True, he reined in expenses and turned consistent, if humble, profits. But behind every straightforward success (like the Oxygen Thieves’ Breathless Hits, or Thunderbeast Park, the metal magnum opus by Smasher of Things) lurked some bewildering failed gambit.

Take Suthrn Cuzn: Who but Clubbo would sign a Southern boogie band in 1987, let alone one from Israel? And although Carlton continues to deny the oft-repeated rumor that he signed Indonesia’s Tiger Love to settle a stupendous Balinese bar tab, any other explanation makes about as much sense as Tiger Love’s incomprehensible music.

If there was any surprise when Clubbo finally closed its doors in 2002, it was that Clubbo had held out so long in an era of stylistic conservatism and corporate consolidation. The precise terms of the deal that transferred all Clubbo interests to the world’s then-largest label remain unknown, but it was enough to underwrite Carlton’s comfy Cayman Islands retirement.

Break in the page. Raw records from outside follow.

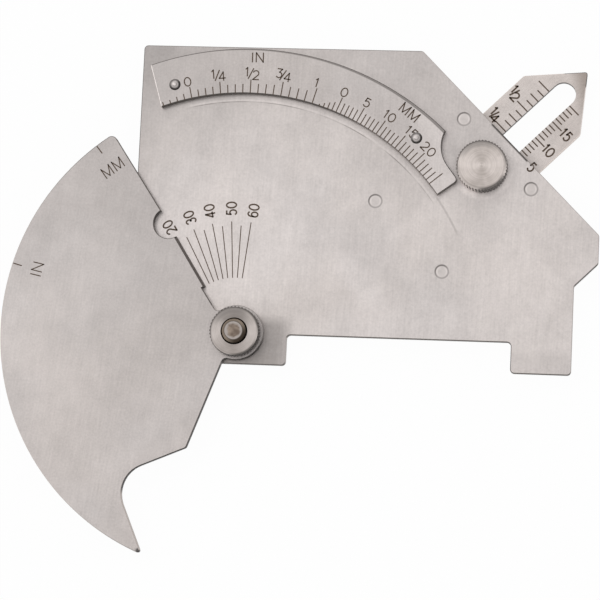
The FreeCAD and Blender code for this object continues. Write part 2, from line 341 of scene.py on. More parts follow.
def rubbed_by_cam(board, place, colour):
    """Rings of the cam's rim on the plate's front: below the arc scale, and past its lower end."""
    radius, way_x, way_y = around(board, place, PIVOT)
    bearing = board.sum_of("ARCTAN2", way_y, way_x)
    front = board.ramp(facing(board)[2], -0.5, 0.5)
    under_arc = between(board, bearing, *UNDER_ARC, 0.08) * front
    past_end = between(board, bearing, *PAST_END, 0.03) * front
    dull = board.ramp(radius, 38 * MM, 50 * MM) * under_arc
    colour = board.tint(dull * 0.35, colour, grey(0.42))
    pale = band(board, radius, RUB_RADIUS - 0.45 * MM, 0.12 * MM, 0.25 * MM) * under_arc
    colour = board.tint(pale * 0.3, colour, grey(0.66))
    patches = board.ramp(noise(board, place, 160.0), 0.3, 0.6)
    dark = band(board, radius, RUB_RADIUS - 0.75 * MM, 0.05 * MM, 0.10 * MM) * under_arc
    faint = band(board, radius, RUB_RADIUS + 0.5 * MM, 0.08 * MM, 0.26 * MM) * past_end
    rings = dark * patches * 0.7 + faint * 0.3
    return board.tint(rings * 1.2, colour, grey(0.24, 0.02))


print("rubbed at a radius in mm:", round(RUB_RADIUS / MM, 1))

# %% Grime round the nut, and places beside other pieces


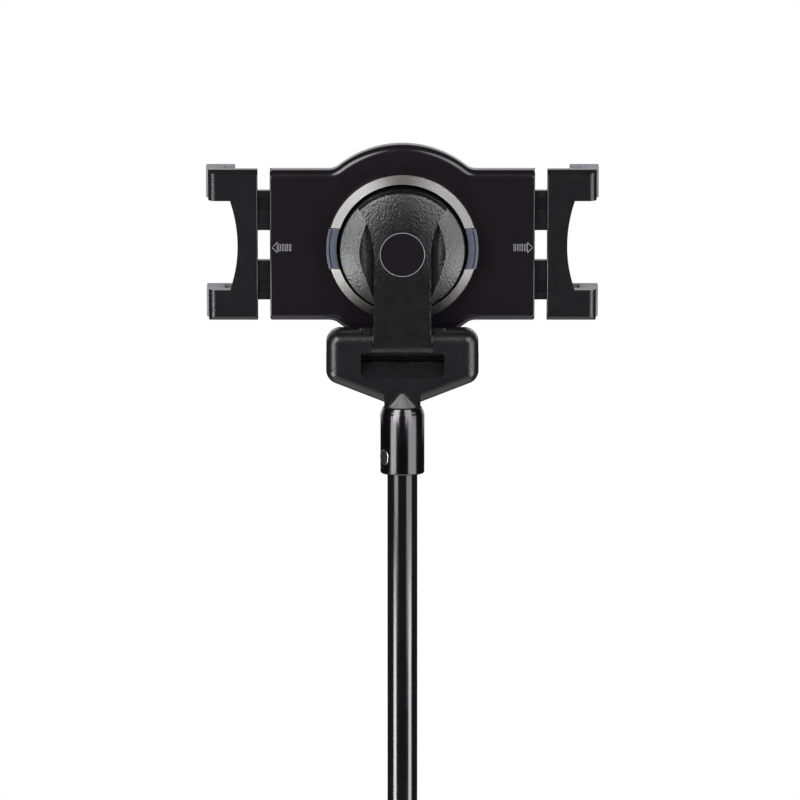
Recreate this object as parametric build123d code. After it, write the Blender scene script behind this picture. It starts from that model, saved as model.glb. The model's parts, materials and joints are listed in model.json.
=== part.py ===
from build123d import *
import os
from math import cos, pi, radians, sin, sqrt, tan

# Adjustable floor stand for a tablet: a folding tripod, a three-stage
# telescoping pole, a tilting neck and a two-jaw tablet holder.
# Lengths are in millimetres and angles in degrees. +Z is up, the floor is
# z = 0 under the pole axis, and the tablet side of the holder faces +Y.

os.makedirs("parts", exist_ok=True)

# General allowances
overrun = 1.0
running_gap = 0.06
seat_gap = 0.3
side_play = 0.3

# Telescoping pole
lower_tube_diameter = 23.0
middle_tube_diameter = 19.0
upper_tube_diameter = 15.0
tube_wall = 1.2
lower_tube_length = 530.0
middle_tube_length = 550.0
upper_tube_length = 590.0
middle_drawn_out = 115.0
upper_drawn_out = 300.0
guide_bush_height = 22.0
guide_bush_lip = 2.0
stage_gap = 2.0
neck_stage_gap = 3.0

# Clamp on top of a tube
clamp_wall = 4.2
clamp_seat_depth = 24.0
clamp_head_height = 18.0
clamp_edge_round = 2.0
liner_height = 14.0
liner_wall = 2.0
liner_slit = 2.0
boss_radius = 8.0
boss_reach = 7.0
boss_above_tube_end = 7.0

# Clamp knob
knob_stem_radius = 3.0
knob_neck_radius = 6.5
knob_neck_length = 4.0
knob_head_radius = 14.0
knob_head_length = 12.0
knob_scallop_radius = 4.0
knob_scallop_circle = 16.2
knob_scallop_count = 6
knob_edge_round = 1.6

# Folding tripod
leg_count = 3
first_leg_azimuth = 90.0
leg_angle = 57.0
leg_length = 320.0
brace_length = 125.0
hinge_circle_radius = 25.0
leg_width = 16.0
leg_depth = 12.0
leg_wall = 1.4
leg_edge_round = 3.0
leg_head_length = 24.0
leg_end_thickness = 6.0
brace_wall = 1.5
brace_depth = 12.0
brace_web_from_hub = 9.5
brace_web_from_leg = 15.0
pin_radius = 2.5
pin_head_radius = 4.2
pin_head_length = 1.2
open_pivot_gap = 0.15
foot_height = 11.0
foot_wall = 2.5
foot_sleeve_length = 34.0
foot_pad_radius = 13.0
foot_pad_height = 8.0
foot_pad_round = 1.5

# Fixed hub at the bottom of the lower tube
hub_wall = 4.5
hub_below_pin = 12.0
hub_above_pin = 20.0
hub_floor = 4.0
hub_edge_round = 2.5
lug_radius = 7.0

# Sliding collar that carries the legs
collar_wall = 5.0
collar_below_pin = 12.0
collar_above_pin = 36.0
collar_boss_above_pin = 24.0
ear_wall = 3.0

# Neck sleeve on top of the pole
sleeve_radius = 11.0
sleeve_length = 33.5
sleeve_shoulder_inset = 1.4
sleeve_shoulder_height = 3.2
sleeve_foot_chamfer = 0.8
neck_radius = 9.3
neck_depth = 27.0
tube_end_below_rim = 1.0
cone_height = 7.2
cone_tip_radius = 0.8
cone_stem_length = 32.0
clamp_screw_below_rim = 25.0
clamp_screw_azimuth = 208.0
clamp_screw_head_radius = 4.3
clamp_screw_head_height = 2.3
clamp_screw_shank_radius = 2.0
clamp_screw_reach = 1.5
clamp_screw_recess_gap = 0.35
clamp_screw_spot_radius = 8.3
drive_slot_width_share = 0.22
drive_slot_length_share = 1.3
drive_slot_depth_share = 0.5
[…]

The mega-label in question made a feeble attempt to assemble a “Clubbo Story” compilation, but the project fizzled, and for several years Clubbo lay dormant.

Clubbo Today

We lack the space (and legal footing) to recount here how Clubbo passed into our stewardship. (“Read my damn novel,” one of my colleagues is fond of grumbling.) But as you can see from this site, we have grand plans for the Clubbo brand, both as an archival label and a launching pad for new music conceived in the old Clubbo spirit.